A larger government size is associated with lower support for carbon taxes. This suggests that any increases in carbon taxes in countries with large governments, such as Canada, must include clear expectations for how revenues will be recycled or how other taxes will be lowered if they are to gain widespread support. But even these rationales might not be enough to change the strong anti-tax discourse, as seen through recent attempts by the Liberal government to promote carbon tax rebates and the benefits of low-carbon investments.

Too big to tax?

Is big government big trouble for Canada’s climate future? Perhaps for the carbon tax, but not necessarily for other effective and less visible climate policies. Climate regulations, including zero-emission vehicle sales mandates, low-carbon fuel standards, clean electricity regulations and even industrial output-based pricing systems receive widespread public and stakeholder support at 70-90 per cent without direct cost visibility at the gas pump.
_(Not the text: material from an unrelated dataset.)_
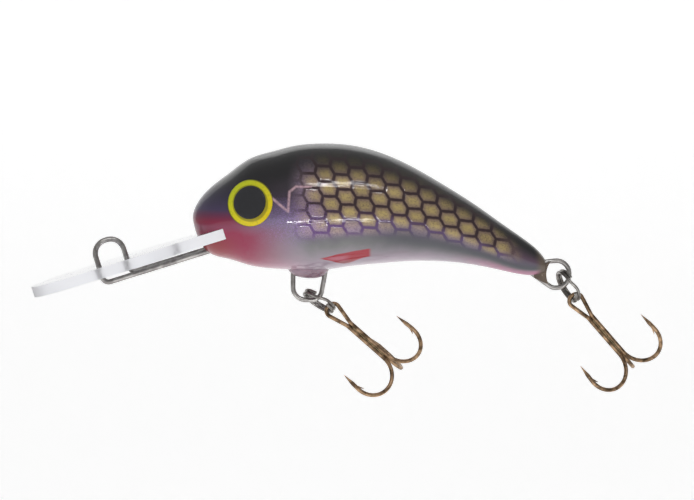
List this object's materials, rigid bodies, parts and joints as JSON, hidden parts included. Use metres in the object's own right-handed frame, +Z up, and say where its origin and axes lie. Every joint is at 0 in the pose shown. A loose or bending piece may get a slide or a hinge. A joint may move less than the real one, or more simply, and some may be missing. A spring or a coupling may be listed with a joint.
{
  "type": "crankbait lure",
  "caption": "Small deep-diving crankbait: plump hollow fish body, clear sloping lip, wire line tie, and treble hooks on split rings at belly and tail.",
  "frame": {"origin": "middle of the line-tie eye, where the fishing line is knotted", "axes": "+X from head to tail, +Z up towards the back, the fish's left side faces -Y"},
  "size_m": [0.0886, 0.0152, 0.0355],
  "materials": {
    "lure_paint": "airbrushed scale pattern under clear gloss",
    "clear_lip": "clear polished polycarbonate",
    "stainless_wire": "drawn stainless wire",
    "boss_resin": "tinted gloss resin",
    "clear_resin": "clear gloss resin",
    "eye_yellow": "gloss yellow",
    "eye_black": "gloss black dome",
    "ballast_metal": "dull cast lead grey",
    "tube_brass": "drawn tube",
    "ball_steel": "polished bearing ball",
    "ring_steel": "bright stainless spring wire",
    "hook_bronze": "bronze lacquer on high-carbon steel",
    "braze_metal": "lacquered braze"
  },
  "bodies": {
    "lure_body": {"body_left_half": "lure_paint", "body_right_half": "lure_paint", "diving_lip": "clear_lip", "line_tie_wire": "stainless_wire", "belly_hanger_wire": "stainless_wire", "tail_hanger_wire": "stainless_wire", "belly_boss": "boss_resin", "tail_resin": "clear_resin", "left_eye_iris": "eye_yellow", "left_eye_pupil": "eye_black", "right_eye_iris": "eye_yellow", "right_eye_pupil": "eye_black", "ballast_weight": "ballast_metal", "rattle_tube": "tube_brass", "rattle_tube_cap": "tube_brass"},
    "rattle_ball": {"rattle_ball": "ball_steel"},
    "front_ring": {"front_split_ring": "ring_steel"},
    "rear_ring": {"rear_split_ring": "ring_steel"},
    "front_hook": {"front_hook_pair": "hook_bronze", "front_hook_third": "hook_bronze", "front_hook_braze": "braze_metal"},
    "rear_hook": {"rear_hook_pair": "hook_bronze", "rear_hook_third": "hook_bronze", "rear_hook_braze": "braze_metal"}
  },
  "joints": [
    {"name": "front_ring_swing", "type": "hinge", "parent": "lure_body", "child": "front_ring", "pos_m": [0.0281, 0, -0.00667], "axis": [1, 0, 0], "range_deg": [-50, 50]},
    {"name": "front_hook_swing", "type": "hinge", "parent": "front_ring", "child": "front_hook", "pos_m": [0.03142, 0, -0.00811], "axis": [0, 1, 0], "range_deg": [-30, 110]},
    {"name": "rear_ring_swing", "type": "hinge", "parent": "lure_body", "child": "rear_ring", "pos_m": [0.06454, 0, -0.00388], "axis": [0.4098, 0, 0.9122], "range_deg": [-50, 50]},
    {"name": "rear_hook_swing", "type": "hinge", "parent": "rear_ring", "child": "rear_hook", "pos_m": [0.06568, 0, -0.00673], "axis": [0, 1, 0], "range_deg": [-60, 100]},
    {"name": "rattle_ball_slide", "type": "slide", "parent": "lure_body", "child": "rattle_ball", "axis": [1, 0, 0], "range_m": [0, 0.011]}
  ]
}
Past studies suggest that passive public support in the form of broad policy acceptance without high policy awareness, can be sufficient to implement effective climate policy.


Read more: Carbon pricing alone is not enough — other measures are needed to meet Paris Agreement targets


Furthermore, while regulatory policy is generally more expensive than carbon pricing, it can be a more flexible approach which allows for rapid emissions reductions at lower political costs. In fact, Canada already has many of these regulations that can be ramped up with or without carbon pricing. Some examples include the recent electric vehicles availability standard, a clean fuel standard, draft clean electricity regulations and draft oil and gas methane regulations.

If carbon pricing seems costly and regulations seem cheap (or invisible), then Canada still has a chance at building a better future for our children. Should we fail on both carbon pricing and regulations, the big government will need to get even bigger to collect more taxes for addressing climate disasters.